«Nessuna paura dei soldi ma dobbiamo usarli bene»

«Poche attività sono così spirituali come compilare un bilancio. Prima si liquidava la questione come un’incombenza da cui scappare. Oggi ci stiamo rendendo conto che non è così». Don Gabriele Pipinato è il volto della riforma economica in corso nella diocesi di Padova. Già in carica nell’ultima parte del mandato di Mattiazzo, dopo vent’anni di esperienza missionaria in Kenya con l’organizzazione Saint Martin, è stato confermato nell’incarico, con piena fiducia, dal nuovo vescovo don Claudio Cipolla. Anche per questo lui guarda al passato recente come a un percorso di avvicinamento, lento e progressivo, ai risultati di oggi e alla pubblicazione del bilancio. «Non c’è stata una svolta con il cambio di vescovo», dice, «c’è semmai un processo che si avvia a compimento. Ci vuole tempo, ma ci stiamo arrivando. C’è stata una riorganizzazione dei nostri uffici, anche a livello pratico, con l’adozione di software gestionali. E lo stesso percorso è stato esteso alle parrocchie, passando attraverso percorsi di formazione e affiancamento».
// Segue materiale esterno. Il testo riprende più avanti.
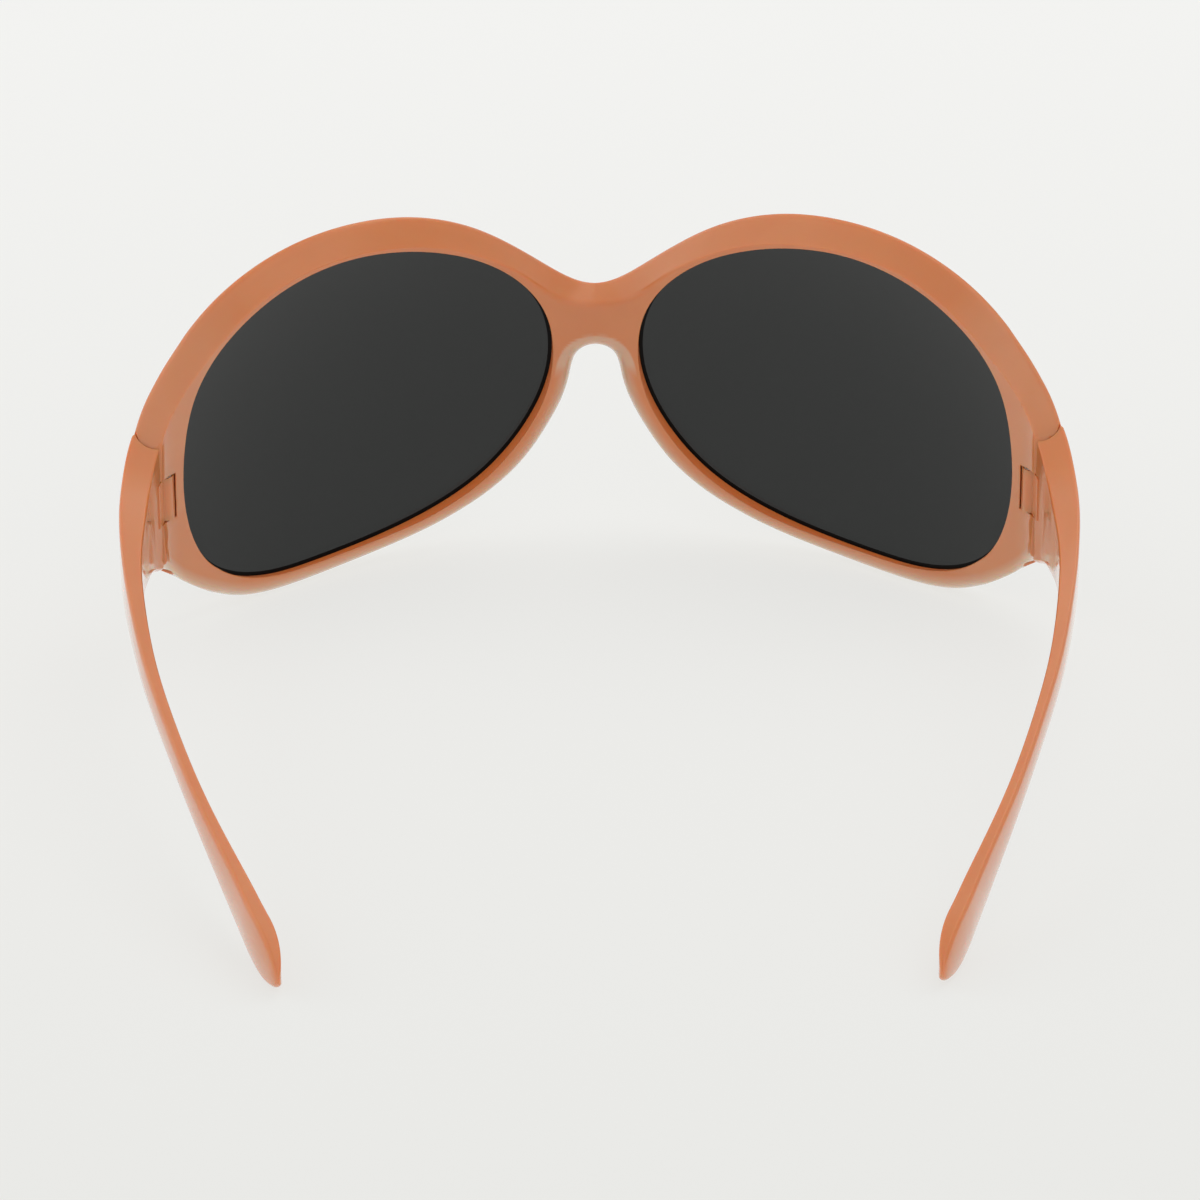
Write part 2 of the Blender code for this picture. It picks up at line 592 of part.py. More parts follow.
def build_temple(side, mirrored, table):
    """Rounded box sections carried along the temple, closed by a rounded tip."""
    rows = temple_rows()
    rows = even_steps(rows, TEMPLE_STATIONS * SPLINE_STEPS)
    start = rows[0, 0]
    end = rows[-1, 0]
    tip_turn = np.linspace(0.0, math.pi / 2.0, TIP_STATIONS + 2)[1:-1]
    places = np.concatenate([np.linspace(start, end - TIP_ROUND_LENGTH, TEMPLE_STATIONS),
                             end - TIP_ROUND_LENGTH * (1.0 - np.sin(tip_turn)), [end]])
    shrink = np.concatenate([np.ones(TEMPLE_STATIONS), np.cos(tip_turn), [0.0]])
    y, x, top, bottom, thickness, fall = [np.interp(places, rows[:, 0], rows[:, k]) for k in range(6)]
    heading = np.arctan2(np.gradient(y), np.gradient(x))
    across = np.column_stack([np.sin(heading), -np.cos(heading)])
    middle = (top + bottom) / 2.0
    tall = (top - bottom) / 2.0 * shrink
    wide = thickness / 2.0 * shrink
    corner = np.minimum(TEMPLE_ROUND, TEMPLE_ROUND_LIMIT_SHARE * np.minimum(tall, wide))
    arc = np.radians(CORNER_ANGLES)
    loops = []
    for quarter in range(4):
        turn = arc + quarter * math.pi / 2.0
        out = 1.0 if quarter in (0, 3) else -1.0
        up = 1.0 if quarter in (0, 1) else -1.0
        for one in turn:
            sideways = out * (wide - corner) + corner * math.cos(one)
            upward = up * (tall - corner) + corner * math.sin(one)
            upward = upward + (up > 0.0) * out * fall / 2.0
            loops.append(np.column_stack([TEMPLE_X + x + across[:, 0] * sideways,
                                          HINGE_BACK + y + across[:, 1] * sideways,
                                          middle + upward]))
    grid = np.stack(loops, axis=1)[:-1]
    tip = np.array([[TEMPLE_X + x[-1], HINGE_BACK + y[-1], middle[-1]]])
    points = np.vstack([grid.reshape(-1, 3), tip])
    points[:, 2] -= FOOT_CUT
    stations, around = grid.shape[:2]
    faces = [tuple(range(around))]
    for i in range(stations - 1):
        for k in range(around):
            m = (k + 1) % around
            faces.append((i * around + k, i * around + m, (i + 1) * around + m, (i + 1) * around + k))
    last = (stations - 1) * around
    for k in range(around):
        faces.append((last + k, last + (k + 1) % around, len(points) - 1))
    origin = (HINGE_X, HINGE_BACK, HINGE_LEVEL)
    temple = new_object(side + "_temple", points, faces, PLASTIC, origin=origin, mirrored=mirrored)
    for tool, operation in temple_tools(side, mirrored):
        cut(temple, tool, operation)
    cut(temple, table)
    return temple


def temple_tools(side, mirrored):
    """Concave seam, hinge tongue and screw hole of one temple."""
    radius = KNUCKLE_RADIUS + KNUCKLE_GAP
    butt_gap_angle = math.degrees(math.asin(KNUCKLE_GAP / radius))
    reach_gap_angle = math.degrees(math.asin(KNUCKLE_GAP / SEAM_REACH))
    seam = np.vstack([hinge_plan(radius, BUTT_ANGLE + butt_gap_angle, SEAM_END_ANGLE, SEAM_SHIFT),
                      hinge_plan(SEAM_REACH, SEAM_END_ANGLE, 360.0 + BUTT_ANGLE + reach_gap_angle,
                                 SEAM_SHIFT)])
    seam_tool = prism(side + "_temple_seam_tool", seam, -CUT_MARGIN, TOP_LEVEL, mirrored)
    root = radius + TONGUE_ROOT
    tongue = np.vstack([hinge_plan(TONGUE_RADIUS, OPEN_ANGLE + 90.0, OPEN_ANGLE + 270.0),
                        [along_hinge(OPEN_ANGLE, root, TONGUE_RADIUS)],
                        [along_hinge(OPEN_ANGLE, root, -TONGUE_ROOT_INSET)]])
    low = HINGE_LEVEL - TONGUE_HEIGHT / 2.0
    high = HINGE_LEVEL + TONGUE_HEIGHT / 2.0
    tongue_tool = prism(side + "_tongue_tool", tongue, low, high, mirrored)
    hole = SCREW_RADIUS + SCREW_GAP
    profile = [(hole, low - WASHER_GAP), (hole, high + WASHER_GAP)]
    bore_tool = turned(side + "_tongue_bore_tool", profile, PLASTIC, mirrored)
    return [(seam_tool, "DIFFERENCE"), (tongue_tool, "UNION"), (bore_tool, "DIFFERENCE")]


def build_hinge_parts(side, mirrored):
    """Screw, threaded insert and the two washers of one hinge."""
    slot_top = HINGE_LEVEL + SLOT_HEIGHT / 2.0
    insert_low = slot_top + WASHER_GAP
    insert_high = insert_low + INSERT_LENGTH
    turned(side + "_threaded_insert", [(INSERT_RADIUS, insert_low), (INSERT_RADIUS, insert_high)],
           BRASS, mirrored, bore=SCREW_RADIUS + SCREW_GAP)
    for place, middle in (("upper", slot_top - WASHER_GAP - WASHER_THICKNESS / 2.0),
                          ("lower", 2.0 * HINGE_LEVEL - slot_top + WASHER_GAP + WASHER_THICKNESS / 2.0)):
        low = middle - WASHER_THICKNESS / 2.0
        high = middle + WASHER_THICKNESS / 2.0
        turned(side + "_" + place + "_hinge_washer", [(WASHER_RADIUS, low), (WASHER_RADIUS, high)],
               NYLON, mirrored, bore=SCREW_RADIUS + SCREW_GAP)
    seat = HEAD_SEAT - HEAD_GAP
    bevel = DRIVER_SLOT_DEPTH / 2.0
    profile = [(HEAD_RADIUS - bevel, seat - HEAD_HEIGHT), (HEAD_RADIUS, seat - HEAD_HEIGHT + bevel),
               (HEAD_RADIUS, seat), (SCREW_RADIUS, seat), (SCREW_RADIUS, insert_high - SCREW_RADIUS),
               (SCREW_RADIUS / 2.0, insert_high)]
    screw = turned(side + "_hinge_screw", profile, STEEL, mirrored)
    half = DRIVER_SLOT_WIDTH / 2.0
    reach = HEAD_RADIUS + CUT_MARGIN
    plan = [(HINGE_X - reach, HINGE_BACK - half), (HINGE_X + reach, HINGE_BACK - half),
            (HINGE_X + reach, HINGE_BACK + half), (HINGE_X - reach, HINGE_BACK + half)]
    floor = seat - HEAD_HEIGHT + DRIVER_SLOT_DEPTH
    slot = prism(side + "_driver_slot_tool", plan, seat - HEAD_HEIGHT - CUT_MARGIN, floor, mirrored)
    cut(screw, slot)


def main():
    clear_scene()
    table = table_tool("table_tool")
    build_front(table)
    for side, mirrored in (("left", False), ("right", True)):
        build_lens(side, mirrored)
        build_temple(side, mirrored, table)
        build_hinge_parts(side, mirrored)
    bpy.context.view_layer.update()


main()
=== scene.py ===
"""Round wrap sunglasses: fine surfaces and finishes over the packed model, in a pale studio."""

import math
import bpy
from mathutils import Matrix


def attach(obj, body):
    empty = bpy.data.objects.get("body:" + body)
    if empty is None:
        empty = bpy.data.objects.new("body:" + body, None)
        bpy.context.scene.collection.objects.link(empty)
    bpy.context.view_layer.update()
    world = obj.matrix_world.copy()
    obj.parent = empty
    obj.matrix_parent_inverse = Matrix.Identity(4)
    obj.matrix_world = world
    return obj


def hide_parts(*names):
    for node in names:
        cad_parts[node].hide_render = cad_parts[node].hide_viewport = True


bl_info = {
    "name": "Round Sunglasses",
    "version": (1, 0, 0),
    "blender": (4, 5, 0),
    "location": "View3D > Sidebar > Sunglasses",
    "description": "Makes the moulded front, lenses and temples of a pair of round sunglasses",
    "category": "Add Mesh",
}

import bmesh
import bpy
import numpy as np
from bpy.props import FloatProperty, FloatVectorProperty, IntProperty, PointerProperty
from bpy.types import Operator, Panel, PropertyGroup
from mathutils import Matrix, Vector

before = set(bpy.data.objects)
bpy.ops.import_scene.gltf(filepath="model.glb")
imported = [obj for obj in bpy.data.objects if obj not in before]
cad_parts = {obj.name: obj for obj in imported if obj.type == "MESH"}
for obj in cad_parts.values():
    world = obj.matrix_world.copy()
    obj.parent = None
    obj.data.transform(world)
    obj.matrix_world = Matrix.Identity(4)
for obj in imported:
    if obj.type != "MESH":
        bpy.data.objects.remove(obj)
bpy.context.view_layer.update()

# Outlines on the bent sheet: shares of the half span along and of the front's height up
BROW_SHARES = (
    (0.000, 0.731), (0.095, 0.797), (0.232, 0.928), (0.357, 0.988), (0.470, 1.000), (0.601, 0.976),
    (0.708, 0.921), (0.789, 0.849), (0.857, 0.756), (0.913, 0.654), (0.960, 0.543), (1.000, 0.430),
)
CHEEK_SHARES = (
    (0.000, 0.571), (0.030, 0.556), (0.050, 0.482), (0.091, 0.345), (0.143, 0.243), (0.230, 0.148),
    (0.335, 0.083), (0.477, 0.032), (0.619, 0.008), (0.690, 0.006), (0.785, 0.025), (0.862, 0.076),
    (0.948, 0.169), (1.000, 0.222),
)
RIDGE_SHARES = (
    (0.000, 0.720), (0.068, 0.736), (0.133, 0.810), (0.201, 0.877), (0.339, 0.950), (0.446, 0.966),
    (0.545, 0.958), (0.635, 0.930), (0.700, 0.889), (0.760, 0.833), (0.820, 0.757), (0.860, 0.702),
    (0.902, 0.636), (0.930, 0.592), (0.950, 0.556), (0.965, 0.520), (1.000, 0.415),
)
LENS_SHARES = (
    (0.876, 0.509), (0.833, 0.692), (0.743, 0.826), (0.639, 0.908), (0.531, 0.947), (0.421, 0.950),
    (0.308, 0.921), (0.191, 0.847), (0.101, 0.702), (0.087, 0.509), (0.138, 0.336), (0.222, 0.208),
    (0.346, 0.116), (0.476, 0.069), (0.595, 0.049), (0.742, 0.061), (0.845, 0.145), (0.877, 0.247),
)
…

C’era scarsa attenzione alle risorse prima o ce n’è troppa adesso?
«La chiesa si sta rendendo conto che l’economia è il luogo teologico per eccellenza. Ho fatto esperienza in Africa e anche lì si litiga per le eredità. Attorno ai soldi ruotano anche la riconciliazione, la fede, la solidarietà. È un argomento più intimo del sesso, tanto è vero che tutti noi ne parliamo pochissimo, perfino con le persone più vicine. Succede anche nella chiesa. Madre Teresa di Calcutta diceva: la vita di fede è niente se non tocca il portafogli».
Ma nella pratica, questo cosa vuol dire?
«Oggi siamo consapevoli che sul piano della carità è meglio attivare progetti formativi che soddisfare un bisogno immediato. E sappiamo anche che conta moltissimo investire nell’educazione al risparmio. Tante delle cose che facciamo in Africa, nelle nostre missioni, sono possibili grazie alla gestione delle risorse che facciamo qui. Non dobbiamo aver paura dei soldi. Dobbiamo aver paura di usarli male o di non usarli per niente».
Però siete stati accusati, anche in un passato recente, di avere una gestione un po’ avventurosa, non troppo in linea con la missione della chiesa. Per esempio quell’investimento nelle energie rinnovabili fatto con Difim e con l’acquisizione di quote di Dedalo Esco. Cosa c’entra con la chiesa?
«Il settore era in grande espansione, il fine era nobile, trattandosi di energie rinnovabili, e noi avevamo pensato che le parrocchie avrebbero potuto ottenere condizioni migliori nell’acquisto dell’energia. Fare economia di scala, insomma. Non c’era niente di male in questo. Non era speculazione ma ricerca di un risparmio. Una gestione oculata. Poi le condizioni si sono rivelate presto meno vantaggiose del previsto, l’adesione delle parrocchie non era stata quella attesa e ci siamo ritirati».
Senza rinnegare l’operazione.
«Tutt’altro. Non c’è niente di male nel volersi mettere nelle condizioni di risparmiare o di avere vantaggi. È segno di attenzione e di rispetto per i soldi che si hanno. La diocesi ha tanti enti operativi, le attività sono numerose, in alcuni casi è necessario costituire società che abbiano obiettivi precisi e che operino in autonomia, con un loro organo di gestione. Questo aiuta a essere chiari e a fare le cose nel modo migliore. Dovremmo essere più attivi in questo senso».
Nell’opinione pubblica è radicata la convinzione che la chiesa abbia ancora forti privilegi. L’esenzione dall’Imu, per esempio.
«Ero in Africa e ricordo di aver pensato: se le cose stanno come leggo sui giornali, la chiesa deve pagare. Poi sono tornato e ho visto per esempio quanto pagavamo per le Cucine popolari, per un servizio ai poveri e non per un’attività di lucro. Il punto è che va promossa una cultura della legalità: si paga quello che è giusto pagare. L’attività istituzionale è esente, il resto no, come prevede la normativa. Se poi si scopre che nella chiesa qualcuno fa passare per attività istituzionale ciò che è in realtà commerciale, allora la cosa va segnalata e nel caso sanzionata».